Exercise prompt:
Restate the whole listing exactly.

Dataset extract:
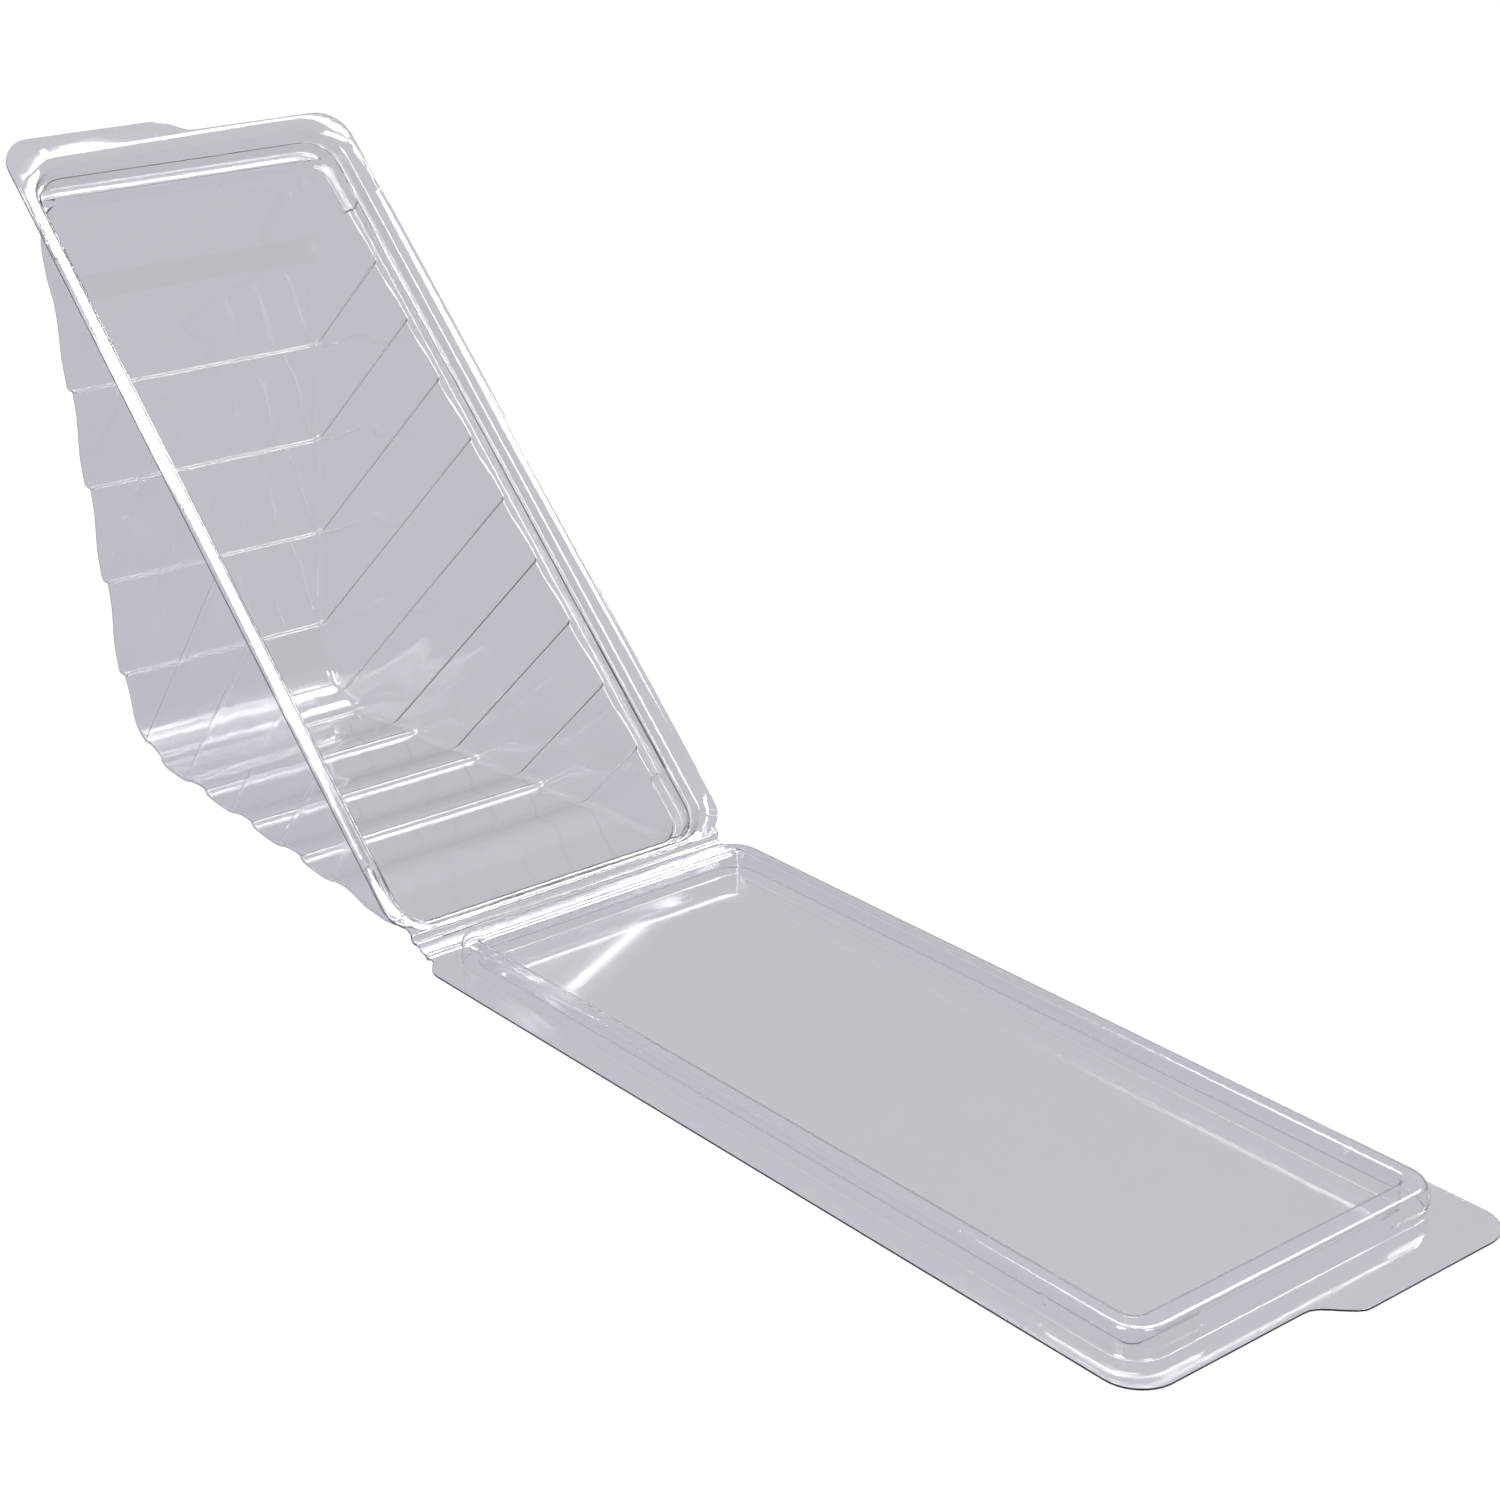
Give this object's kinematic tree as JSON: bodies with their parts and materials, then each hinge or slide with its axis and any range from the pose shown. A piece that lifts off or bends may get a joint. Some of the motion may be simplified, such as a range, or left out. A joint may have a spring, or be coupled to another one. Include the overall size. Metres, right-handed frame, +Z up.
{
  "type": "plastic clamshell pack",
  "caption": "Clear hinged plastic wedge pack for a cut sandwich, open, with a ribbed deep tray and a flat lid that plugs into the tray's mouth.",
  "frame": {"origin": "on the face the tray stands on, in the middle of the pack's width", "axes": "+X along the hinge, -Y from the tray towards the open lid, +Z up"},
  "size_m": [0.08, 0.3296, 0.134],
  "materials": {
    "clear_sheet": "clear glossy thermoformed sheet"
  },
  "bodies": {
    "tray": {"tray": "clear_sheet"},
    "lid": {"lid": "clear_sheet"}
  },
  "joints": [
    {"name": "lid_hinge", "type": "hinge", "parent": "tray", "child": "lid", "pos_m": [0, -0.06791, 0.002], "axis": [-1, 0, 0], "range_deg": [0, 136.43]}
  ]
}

Exercise solution:
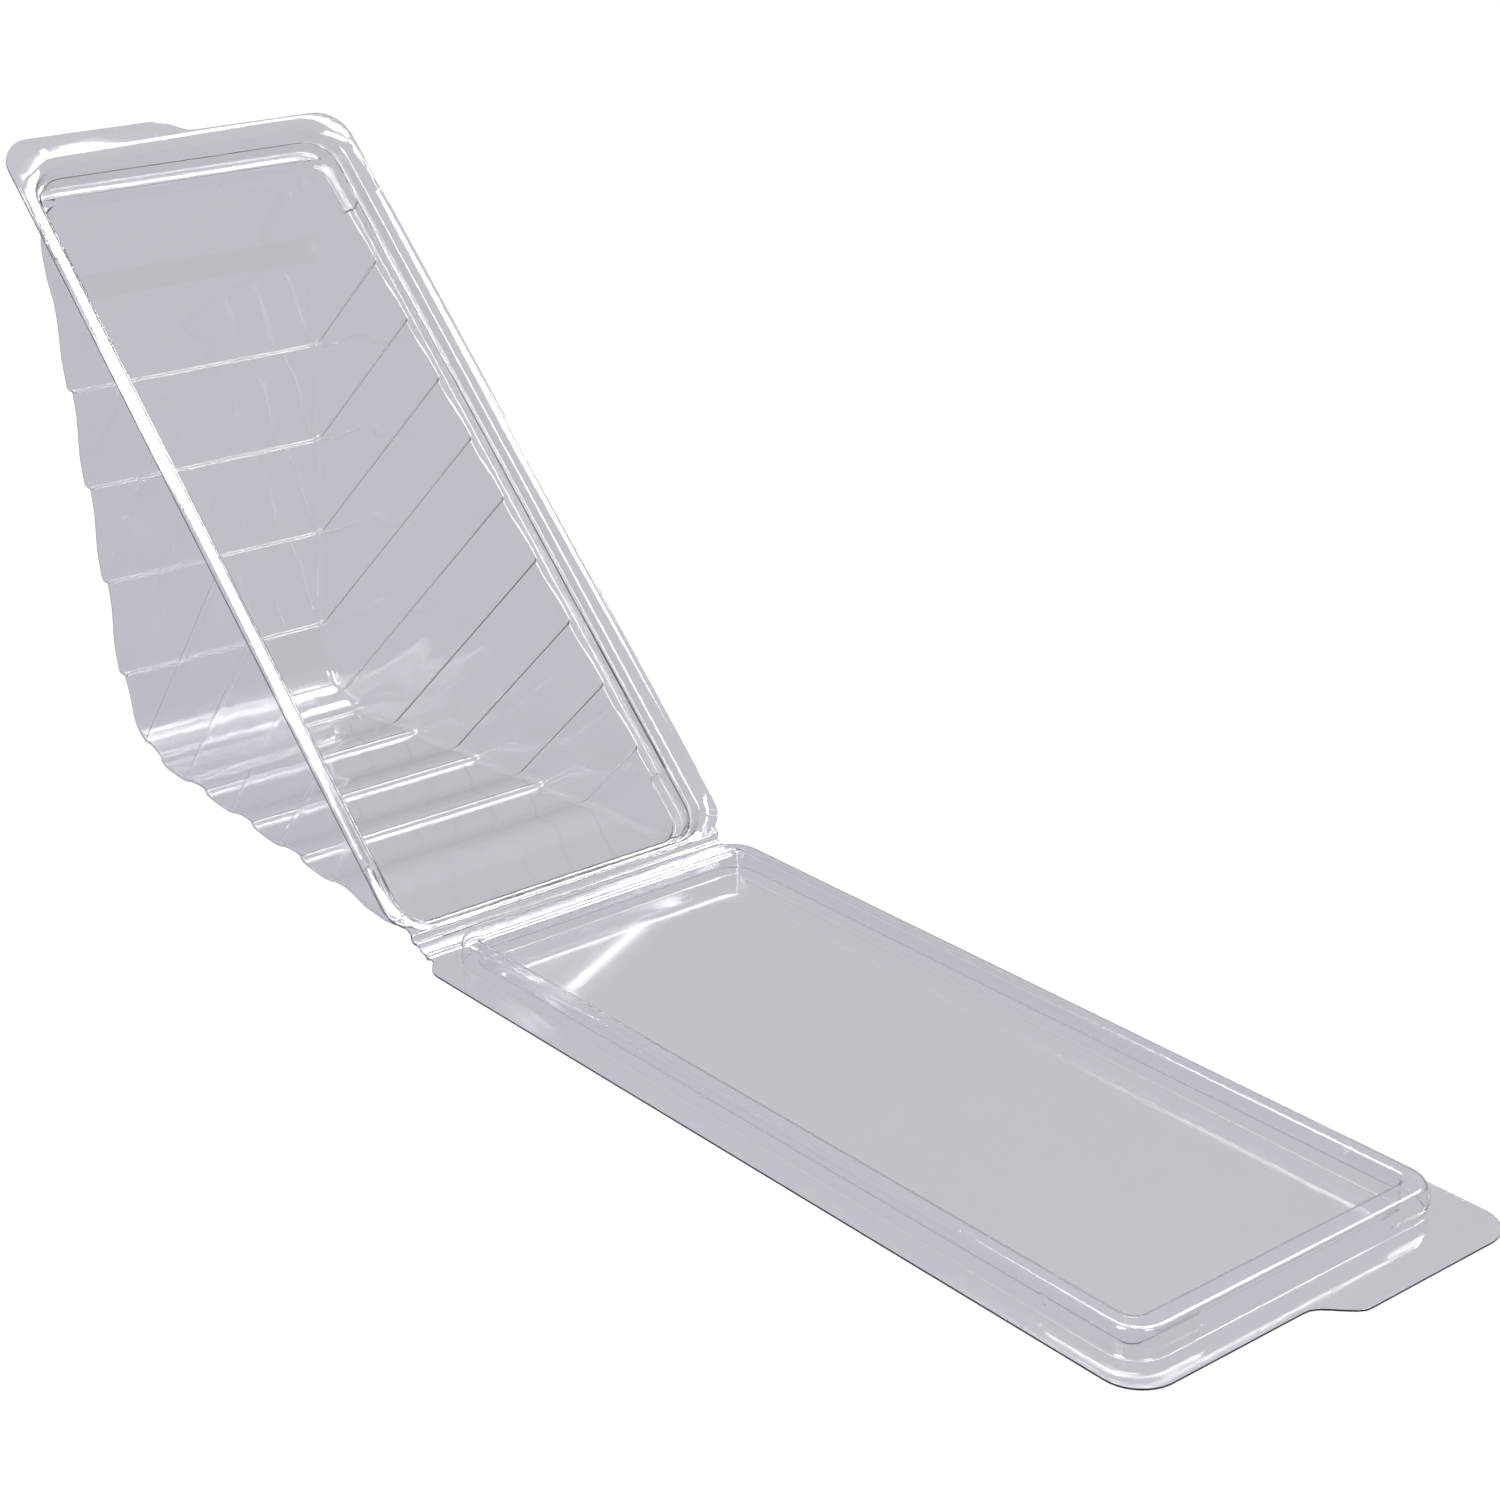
Give this object's kinematic tree as JSON: bodies with their parts and materials, then each hinge or slide with its axis and any range from the pose shown. A piece that lifts off or bends may get a joint. Some of the motion may be simplified, such as a range, or left out. A joint may have a spring, or be coupled to another one. Include the overall size. Metres, right-handed frame, +Z up.
{
  "type": "plastic clamshell pack",
  "caption": "Clear hinged plastic wedge pack for a cut sandwich, open, with a ribbed deep tray and a flat lid that plugs into the tray's mouth.",
  "frame": {"origin": "on the face the tray stands on, in the middle of the pack's width", "axes": "+X along the hinge, -Y from the tray towards the open lid, +Z up"},
  "size_m": [0.08, 0.3296, 0.134],
  "materials": {
    "clear_sheet": "clear glossy thermoformed sheet"
  },
  "bodies": {
    "tray": {"tray": "clear_sheet"},
    "lid": {"lid": "clear_sheet"}
  },
  "joints": [
    {"name": "lid_hinge", "type": "hinge", "parent": "tray", "child": "lid", "pos_m": [0, -0.06791, 0.002], "axis": [-1, 0, 0], "range_deg": [0, 136.43]}
  ]
}